= Data section =
--- begin ---

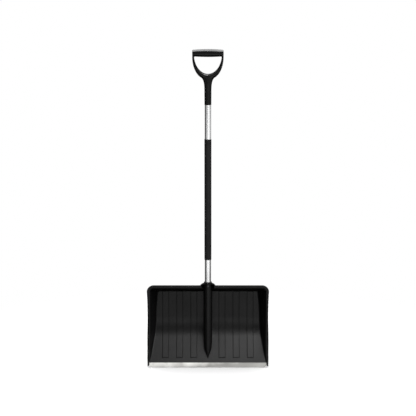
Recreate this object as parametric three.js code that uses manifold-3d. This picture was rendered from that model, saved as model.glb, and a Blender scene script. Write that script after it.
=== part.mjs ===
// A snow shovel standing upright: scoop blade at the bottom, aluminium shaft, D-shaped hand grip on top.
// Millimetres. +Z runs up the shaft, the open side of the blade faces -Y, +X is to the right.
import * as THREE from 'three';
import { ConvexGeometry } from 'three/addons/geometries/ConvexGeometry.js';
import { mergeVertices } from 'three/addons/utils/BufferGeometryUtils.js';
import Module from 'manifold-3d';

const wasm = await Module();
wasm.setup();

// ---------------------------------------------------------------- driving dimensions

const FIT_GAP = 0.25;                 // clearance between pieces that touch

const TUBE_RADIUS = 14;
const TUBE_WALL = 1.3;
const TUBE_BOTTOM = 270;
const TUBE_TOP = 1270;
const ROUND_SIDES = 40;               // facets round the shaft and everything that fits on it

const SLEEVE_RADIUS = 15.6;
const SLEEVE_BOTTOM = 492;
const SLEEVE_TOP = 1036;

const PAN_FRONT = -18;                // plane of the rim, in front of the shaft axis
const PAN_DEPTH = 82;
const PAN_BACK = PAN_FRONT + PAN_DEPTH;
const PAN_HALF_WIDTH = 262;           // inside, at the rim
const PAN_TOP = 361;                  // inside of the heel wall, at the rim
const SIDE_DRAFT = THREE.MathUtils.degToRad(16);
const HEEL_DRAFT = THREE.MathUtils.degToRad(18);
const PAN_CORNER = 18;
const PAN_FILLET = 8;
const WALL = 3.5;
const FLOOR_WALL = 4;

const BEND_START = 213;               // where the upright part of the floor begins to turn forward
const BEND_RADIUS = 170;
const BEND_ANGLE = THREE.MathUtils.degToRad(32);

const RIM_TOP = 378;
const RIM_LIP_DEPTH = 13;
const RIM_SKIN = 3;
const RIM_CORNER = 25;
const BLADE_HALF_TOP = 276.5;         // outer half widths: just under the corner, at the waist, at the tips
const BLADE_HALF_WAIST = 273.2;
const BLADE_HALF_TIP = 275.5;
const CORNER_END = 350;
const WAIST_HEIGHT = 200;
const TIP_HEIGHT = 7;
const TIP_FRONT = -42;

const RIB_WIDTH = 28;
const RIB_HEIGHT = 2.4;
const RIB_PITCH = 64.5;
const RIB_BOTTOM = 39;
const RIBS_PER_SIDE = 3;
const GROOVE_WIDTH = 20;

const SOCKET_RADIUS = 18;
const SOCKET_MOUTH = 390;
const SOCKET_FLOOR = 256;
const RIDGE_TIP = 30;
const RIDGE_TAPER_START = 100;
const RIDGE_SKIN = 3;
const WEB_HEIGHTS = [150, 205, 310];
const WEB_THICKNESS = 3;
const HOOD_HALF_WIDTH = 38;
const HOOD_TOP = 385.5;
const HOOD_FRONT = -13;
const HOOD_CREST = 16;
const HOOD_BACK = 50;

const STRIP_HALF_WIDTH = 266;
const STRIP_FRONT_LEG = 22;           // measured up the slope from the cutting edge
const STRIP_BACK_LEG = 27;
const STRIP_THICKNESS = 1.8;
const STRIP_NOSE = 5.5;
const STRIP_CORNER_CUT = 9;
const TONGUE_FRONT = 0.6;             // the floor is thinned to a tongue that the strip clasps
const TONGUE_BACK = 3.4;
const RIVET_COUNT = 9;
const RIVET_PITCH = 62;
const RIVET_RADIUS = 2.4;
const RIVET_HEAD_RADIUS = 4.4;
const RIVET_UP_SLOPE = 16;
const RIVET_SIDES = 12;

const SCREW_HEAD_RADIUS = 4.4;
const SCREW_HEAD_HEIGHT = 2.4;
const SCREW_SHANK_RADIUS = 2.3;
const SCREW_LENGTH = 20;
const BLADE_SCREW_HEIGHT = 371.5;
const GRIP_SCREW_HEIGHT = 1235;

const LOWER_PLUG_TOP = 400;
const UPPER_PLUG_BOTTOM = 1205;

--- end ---

= Exercise directions =
Please write out exactly the lines from the start of the data through the line that contains "const SLEEVE_TOP = 1036;", both ends included, and nothing else.

= Result below =
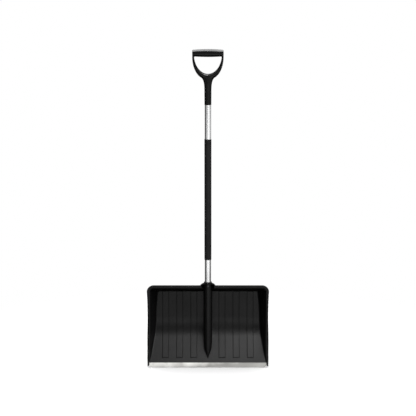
Recreate this object as parametric three.js code that uses manifold-3d. This picture was rendered from that model, saved as model.glb, and a Blender scene script. Write that script after it.
=== part.mjs ===
// A snow shovel standing upright: scoop blade at the bottom, aluminium shaft, D-shaped hand grip on top.
// Millimetres. +Z runs up the shaft, the open side of the blade faces -Y, +X is to the right.
import * as THREE from 'three';
import { ConvexGeometry } from 'three/addons/geometries/ConvexGeometry.js';
import { mergeVertices } from 'three/addons/utils/BufferGeometryUtils.js';
import Module from 'manifold-3d';

const wasm = await Module();
wasm.setup();

// ---------------------------------------------------------------- driving dimensions

const FIT_GAP = 0.25;                 // clearance between pieces that touch

const TUBE_RADIUS = 14;
const TUBE_WALL = 1.3;
const TUBE_BOTTOM = 270;
const TUBE_TOP = 1270;
const ROUND_SIDES = 40;               // facets round the shaft and everything that fits on it

const SLEEVE_RADIUS = 15.6;
const SLEEVE_BOTTOM = 492;
const SLEEVE_TOP = 1036;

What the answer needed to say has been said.